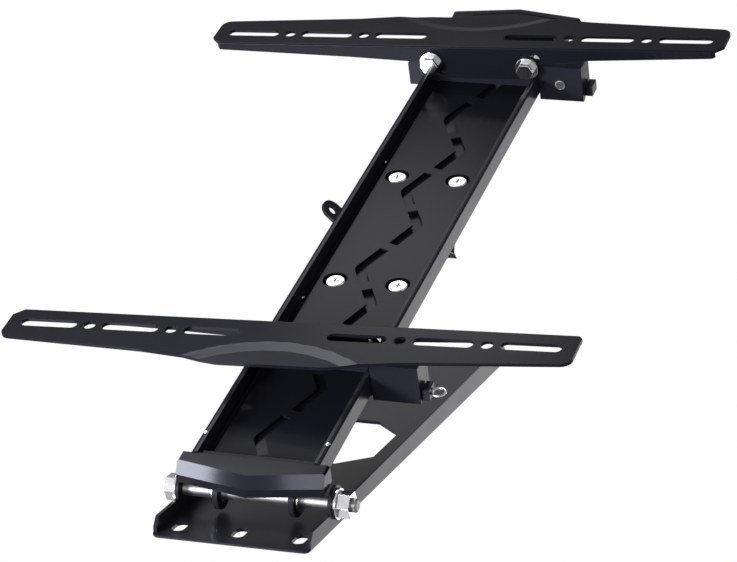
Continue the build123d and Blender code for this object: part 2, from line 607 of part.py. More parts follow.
# Screen arm: slotted face with a widened middle, and a flange that grows into the tilt tab
TAB_SIDE_ANGLE = degrees(atan2(TILT_BOLT_HALF, TILT_DROP)) + TILT_DOWN
TAB_FOOT_ANGLE = degrees(atan2(TAB_HALF, sqrt(TAB_RADIUS**2 - TAB_HALF**2)))
with BuildPart() as screen_arm:
    with BuildSketch(front(FACE_BACK)) as face:
        with BuildLine():
            Polyline(
                (0, SCREEN_ARM_RISE - SCREEN_HALF),
                (ARM_END_WIDTH, SCREEN_ARM_RISE - SCREEN_HALF),
                (ARM_SHOULDER_WIDTH, SCREEN_ARM_RISE - ARM_SHOULDER_HALF),
                (BULGE_WIDTH, SCREEN_ARM_RISE - BULGE_HALF),
                (BULGE_WIDTH, SCREEN_ARM_RISE + BULGE_HALF),
                (ARM_SHOULDER_WIDTH, SCREEN_ARM_RISE + ARM_SHOULDER_HALF),
                (ARM_END_WIDTH, SCREEN_ARM_RISE + SCREEN_HALF),
                (0, SCREEN_ARM_RISE + SCREEN_HALF),
                close=True,
            )
        make_face()
        free_corners = face.vertices().filter_by(lambda v: abs(v.X - ARM_END_WIDTH) < PICK)
        fillet(free_corners, ARM_CORNER)
        with Locations((SLOT_LINE, SCREEN_ARM_RISE)):
            for side in (-1, 1):
                for index in (0, 2, 4):
                    with Locations((0, side * (SLOT_FIRST + index * SLOT_PITCH))):
                        SlotOverall(SLOT_LENGTH, SLOT_WIDTH, rotation=UPRIGHT, mode=Mode.SUBTRACT)
                for index in (1, 3):
                    with Locations((0, side * (SLOT_FIRST + index * SLOT_PITCH))):
                        Circle(SLOT_WIDTH / 2, mode=Mode.SUBTRACT)
    extrude(amount=SCREEN_ARM_SHEET)
    with BuildSketch(across(0)):
        with BuildLine():
            Polyline(
                on_tilt_circle(-TAB_SIDE_ANGLE, TAB_RADIUS),
                (-TAB_SHOULDER_HALF, on_tilt_circle(TAB_SIDE_ANGLE, TAB_RADIUS)[1]),
                (SCREEN_ARM_RISE - MID_FLANGE_HALF, FACE_HEIGHT - MID_FLANGE),
                (SCREEN_ARM_RISE - SCREEN_HALF, FACE_HEIGHT - END_FLANGE),
                (SCREEN_ARM_RISE - SCREEN_HALF, FACE_HEIGHT),
                (SCREEN_ARM_RISE + SCREEN_HALF, FACE_HEIGHT),
                (SCREEN_ARM_RISE + SCREEN_HALF, FACE_HEIGHT - END_FLANGE),
                (SCREEN_ARM_RISE + MID_FLANGE_HALF, FACE_HEIGHT - MID_FLANGE),
                (TAB_SHOULDER_HALF, on_tilt_circle(TAB_SIDE_ANGLE, TAB_RADIUS)[1]),
                on_tilt_circle(TAB_SIDE_ANGLE, TAB_RADIUS),
            )
            CenterArc(
                (0, TILT_AXIS_HEIGHT),
                TAB_RADIUS,
                TAB_FOOT_ANGLE + BELOW,
                TAB_SIDE_ANGLE - TAB_FOOT_ANGLE,
            )
            Line(on_tilt_circle(TAB_FOOT_ANGLE, TAB_RADIUS), on_tilt_circle(-TAB_FOOT_ANGLE, TAB_RADIUS))
            CenterArc(
                (0, TILT_AXIS_HEIGHT),
                TAB_RADIUS,
                BELOW - TAB_SIDE_ANGLE,
                TAB_SIDE_ANGLE - TAB_FOOT_ANGLE,
            )
        make_face()
    extrude(amount=SCREEN_ARM_SHEET)
    with BuildSketch(across(0)):
        for middle, low, high in (
            (TILT_BOLT_ANGLE, TILT_DOWN, TILT_UP),
            (-TILT_BOLT_ANGLE, TILT_DOWN, TILT_UP),
        ):
            slot_arc = CenterArc(
                (0, TILT_AXIS_HEIGHT), TILT_RADIUS, BELOW + middle - low, low + high, mode=Mode.PRIVATE
            )
            SlotArc(slot_arc, TILT_BOLT_D + 2 * SIDE_CLEARANCE)
    extrude(amount=SCREEN_ARM_SHEET, mode=Mode.SUBTRACT)
    bend = screen_arm.edges().filter_by(Axis.Z).group_by(Axis.Y)[0].sort_by(Axis.X)[0]
    fillet(bend, SCREEN_ARM_SHEET * SCREEN_ARM_BEND)

# Tilt bolts and washers in front of the tab, nuts behind the hook bracket
def tilt_places():
    """Both bolt positions on a plane across the rail."""
    return Locations((TILT_BOLT_HALF, TILT_BOLT_HEIGHT), (-TILT_BOLT_HALF, TILT_BOLT_HEIGHT))


WASHER_X = -SIDE_CLEARANCE - TILT_WASHER_T
with BuildPart() as tilt_bolts:
    with BuildSketch(across(WASHER_X)):
        with tilt_places():
            Circle(TILT_BOLT_D / 2)
    extrude(amount=HOOK_OUTER_X + TILT_NUT + BOLT_END / 2 - WASHER_X)
    with BuildSketch(across(WASHER_X - TILT_HEAD)):
        with tilt_places():
            hexagon(TILT_HEX)
    extrude(amount=TILT_HEAD)

with BuildPart() as tilt_washers:
    with BuildSketch(across(WASHER_X)):
        with tilt_places():
            Circle(TILT_WASHER_D / 2)
            Circle(TILT_BOLT_D / 2 + BORE_CLEARANCE, mode=Mode.SUBTRACT)
    extrude(amount=TILT_WASHER_T)

with BuildPart() as tilt_nuts:
    with BuildSketch(across(HOOK_OUTER_X)):
        with tilt_places():
            hexagon(TILT_HEX)
            Circle(TILT_BOLT_D / 2 + BORE_CLEARANCE, mode=Mode.SUBTRACT)
    extrude(amount=TILT_NUT)

# Hook bracket: plate that hooks over both edges of the rail
NOTCH_INNER = RAIL_HALF - LIP_WIDTH - RAIL_CLEARANCE
NOTCH_OUTER = RAIL_HALF + RAIL_CLEARANCE
NOTCH_FRONT = RAIL_FRONT + RAIL_CLEARANCE
NOSE_OUTER = NOTCH_OUTER + NOSE_WIDTH
SCREW_PLACE = (-(LOCK_SIDE + LOCK_END) / 2, (LOCK_BACK + LOCK_FRONT) / 2)
with BuildPart() as hook_bracket:
    with BuildSketch(across(HOOK_X)) as hook:
        with BuildLine():
            Polyline(
                (-NOTCH_INNER, COVER_FRONT + RAIL_CLEARANCE),
                (NOTCH_INNER, COVER_FRONT + RAIL_CLEARANCE),
                (NOTCH_INNER, NOTCH_FRONT),
                (NOTCH_OUTER, NOTCH_FRONT),
                (NOTCH_OUTER, NOSE_BACK),
                (NOSE_OUTER, NOSE_BACK),
                (NOSE_OUTER, NOSE_FRONT),
                (HOOK_HALF, HOOK_FRONT),
                (-HOOK_HALF, HOOK_FRONT),
                (-HOOK_HALF - (HOOK_FRONT - LOCK_FRONT), LOCK_FRONT),
                (-LOCK_END, LOCK_FRONT),
                (-LOCK_END, LOCK_BACK),
                (-NOTCH_OUTER, LOCK_BACK),
                (-NOTCH_OUTER, NOTCH_FRONT),
                (-NOTCH_INNER, NOTCH_FRONT),
                close=True,
            )
        make_face()
        outer_ends = hook.vertices().filter_by(lambda v: abs(v.Z) > NOSE_OUTER - PICK)
        fillet(outer_ends, HOOK_CORNER)
        with tilt_places():
            Circle(TILT_BOLT_D / 2 + BORE_CLEARANCE, mode=Mode.SUBTRACT)
        with Locations(SCREW_PLACE):
            Circle(LOCK_SCREW_D / 2 + BORE_CLEARANCE, mode=Mode.SUBTRACT)
    extrude(amount=HOOK_SHEET)

# Lock box: folded housing behind the bracket's lower end, open to the rail and to the wall
BOX_MIDDLE = -(LOCK_SIDE + LOCK_END) / 2
BOX_WIDTH = LOCK_END - LOCK_SIDE
with BuildPart() as lock_box:
    with BuildSketch(across(HOOK_OUTER_X)):
        with Locations((BOX_MIDDLE, (LOCK_BACK + LOCK_FRONT) / 2)):
            Rectangle(BOX_WIDTH, LOCK_FRONT - LOCK_BACK)
    extrude(amount=LOCK_DEPTH)
    with BuildSketch(across(HOOK_OUTER_X + LOCK_WALL)):
        with Locations((BOX_MIDDLE + LOCK_WALL / 2, (LOCK_BACK + LOCK_FRONT - LOCK_WALL) / 2)):
            Rectangle(BOX_WIDTH - LOCK_WALL, LOCK_FRONT - LOCK_BACK - LOCK_WALL)
    extrude(amount=LOCK_DEPTH - 2 * LOCK_WALL, mode=Mode.SUBTRACT)
    latch_back = RAIL_BACK - SIDE_CLEARANCE - LATCH_T
    with BuildSketch(across(HOOK_OUTER_X + LOCK_WALL)):
        with Locations((-LOCK_END + LOCK_WALL / 2, (LOCK_BACK + RAIL_BACK) / 2)):
            Rectangle(LOCK_WALL, RAIL_BACK - LOCK_BACK)
    extrude(amount=LOCK_DEPTH - 2 * LOCK_WALL, mode=Mode.SUBTRACT)
    with BuildSketch(across(HOOK_OUTER_X)):
        with Locations(SCREW_PLACE):
            Circle(LOCK_SCREW_D / 2 + BORE_CLEARANCE)
    extrude(amount=LOCK_WALL, mode=Mode.SUBTRACT)

with BuildPart() as lock_screw:
    with BuildSketch(across(HOOK_X)):
        with Locations(SCREW_PLACE):
            Circle(LOCK_SCREW_D / 2)
    extrude(amount=HOOK_SHEET + LOCK_WALL)
    with BuildSketch(across(HOOK_X - LOCK_SCREW_HEAD_T)):
        with Locations(SCREW_PLACE):
            Circle(LOCK_SCREW_HEAD_D / 2)
    extrude(amount=LOCK_SCREW_HEAD_T)

# Latch: sliding tongue behind the rail's lower edge, with a grip below the box
TONGUE_END = LOCK_END + KNOB_LENGTH
with BuildPart() as lock_latch:
    with BuildSketch(across(HOOK_OUTER_X + LOCK_WALL + SIDE_CLEARANCE)):
        with Locations(((LATCH_GRIP - RAIL_HALF - TONGUE_END) / 2, latch_back + LATCH_T / 2)):
            Rectangle(TONGUE_END - RAIL_HALF + LATCH_GRIP, LATCH_T)
        with Locations((-LOCK_END - SIDE_CLEARANCE - KNOB_LENGTH / 2, latch_back + KNOB_HEIGHT / 2)):
            Rectangle(KNOB_LENGTH - 2 * SIDE_CLEARANCE, KNOB_HEIGHT)
    extrude(amount=LOCK_DEPTH - 2 * LOCK_WALL - 2 * SIDE_CLEARANCE)

# Pieces on the wall plate and the swing arm
for piece, name in ((wall_plate, "wall_plate"), (hinge_bolt, "hinge_bolt"), (hinge_nut, "hinge_nut"),
                    (hinge_washers, "hinge_washers"), (hinge_rings, "hinge_rings")):
    save(piece.part, name, WALL_POSE)
for piece, name in ((swing_arm, "swing_arm"), (arm_face_plate, "arm_face_plate"),
                    (hinge_bushes, "hinge_bushes"), (pivot_bushes, "pivot_bushes"),
                    (pivot_bracket, "pivot_bracket"), (pivot_bolt, "pivot_bolt"), (pivot_nut, "pivot_nut"),
                    (pivot_washers, "pivot_washers"), (rail, "rail"), (cover_plate, "cover_plate"),
                    (rail_screws, "rail_screws"), (end_cap, "end_cap_near")):
    save(piece.part, name, SWING_POSE)
far_cap = end_cap.part.mirror(Plane.YZ).moved(Location((2 * RAIL_MIDDLE, 0, 0)))
save(far_cap, "end_cap_far", SWING_POSE)

# Pieces of the two screen arms, the near one mirrored from the far one
for arm_name, arm_x, mirrored in (("near", NEAR_ARM_X, True), ("far", FAR_ARM_X, False)):
    for piece, name, tilts in (
        (screen_arm, "vesa_arm", True),
        (tilt_bolts, "tilt_bolts", False),
        (tilt_washers, "tilt_washers", False),
        (tilt_nuts, "tilt_nuts", False),
        (hook_bracket, "hook_bracket", False),
        (lock_box, "lock_box", False),
        (lock_screw, "lock_screw", False),
        (lock_latch, "lock_latch", False),
    ):
        solid = piece.part.mirror(Plane.YZ) if mirrored else piece.part
        pose = SWING_POSE * Location((arm_x, 0, 0))
        save(solid, f"{name}_{arm_name}", pose * TILT if tilts else pose)
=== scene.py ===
"""Looks of the tilt and swivel wall mount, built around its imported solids.

Sizes of the mount's pieces are in millimetres and angles in degrees. Meshes, the floor and the
camera's place are in metres.
"""

import json
import logging
import math
from dataclasses import dataclass, field
from enum import Enum
from typing import Callable, Iterable

import bmesh
import bpy
from mathutils import Matrix, Vector


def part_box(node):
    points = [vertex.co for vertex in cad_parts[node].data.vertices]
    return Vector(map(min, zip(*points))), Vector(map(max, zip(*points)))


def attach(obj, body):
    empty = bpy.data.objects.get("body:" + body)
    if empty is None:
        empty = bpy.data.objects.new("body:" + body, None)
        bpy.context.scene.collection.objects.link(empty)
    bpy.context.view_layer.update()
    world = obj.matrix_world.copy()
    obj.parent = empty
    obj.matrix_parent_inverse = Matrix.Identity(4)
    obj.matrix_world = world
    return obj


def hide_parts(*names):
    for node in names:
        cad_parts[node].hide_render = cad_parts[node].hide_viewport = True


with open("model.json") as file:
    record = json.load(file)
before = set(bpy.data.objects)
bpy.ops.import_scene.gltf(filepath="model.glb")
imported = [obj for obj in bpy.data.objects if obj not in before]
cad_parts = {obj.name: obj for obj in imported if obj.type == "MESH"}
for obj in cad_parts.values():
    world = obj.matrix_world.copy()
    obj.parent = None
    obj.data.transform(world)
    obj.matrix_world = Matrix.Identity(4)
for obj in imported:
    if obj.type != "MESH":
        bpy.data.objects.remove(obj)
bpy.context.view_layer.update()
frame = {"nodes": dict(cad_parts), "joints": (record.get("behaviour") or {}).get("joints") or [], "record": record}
MM = 0.001
SHARP_DEG = 32.0          # edges bent by more than this are shaded as sharp
FOLD_DEG = 35.0           # edges bent by more than this are rounded
FLAT_DEG = 0.5            # faces bent by less than this are joined
SAME_PLACE = 0.01 * MM    # places that differ by less than this are the same
MERGE_PLACE = 0.002 * MM  # corners nearer than this are merged
CUT_PLACE = 1e-7          # corners nearer than this to a cut lie on it
ROUND_PROFILE = 0.5       # round cross-section of every rounded edge
EDGE_SEGMENTS = 2         # steps round a softened edge
FOLD_SEGMENTS = 5         # steps round a visible bend
AREA_WEIGHT = 100         # how far the large faces set the shading of rounded edges

log = logging.getLogger("wall_mount")


class End(Enum):
    """The two ends of the rail, named from the wall hinge."""

    NEAR = "near"
    FAR = "far"

    @property
    def outward(self) -> int:
        """Direction along the rail in which this end's screen arm spreads its face."""
        return 1 if self is End.FAR else -1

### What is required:
Begin at the line containing "# Pieces of", end at the line containing "if empty is", and reproduce every line in that range exactly, both ends included.

### Reply:
# Pieces of the two screen arms, the near one mirrored from the far one
for arm_name, arm_x, mirrored in (("near", NEAR_ARM_X, True), ("far", FAR_ARM_X, False)):
    for piece, name, tilts in (
        (screen_arm, "vesa_arm", True),
        (tilt_bolts, "tilt_bolts", False),
        (tilt_washers, "tilt_washers", False),
        (tilt_nuts, "tilt_nuts", False),
        (hook_bracket, "hook_bracket", False),
        (lock_box, "lock_box", False),
        (lock_screw, "lock_screw", False),
        (lock_latch, "lock_latch", False),
    ):
        solid = piece.part.mirror(Plane.YZ) if mirrored else piece.part
        pose = SWING_POSE * Location((arm_x, 0, 0))
        save(solid, f"{name}_{arm_name}", pose * TILT if tilts else pose)
=== scene.py ===
"""Looks of the tilt and swivel wall mount, built around its imported solids.

Sizes of the mount's pieces are in millimetres and angles in degrees. Meshes, the floor and the
camera's place are in metres.
"""

import json
import logging
import math
from dataclasses import dataclass, field
from enum import Enum
from typing import Callable, Iterable

import bmesh
import bpy
from mathutils import Matrix, Vector


def part_box(node):
    points = [vertex.co for vertex in cad_parts[node].data.vertices]
    return Vector(map(min, zip(*points))), Vector(map(max, zip(*points)))


def attach(obj, body):
    empty = bpy.data.objects.get("body:" + body)
    if empty is None:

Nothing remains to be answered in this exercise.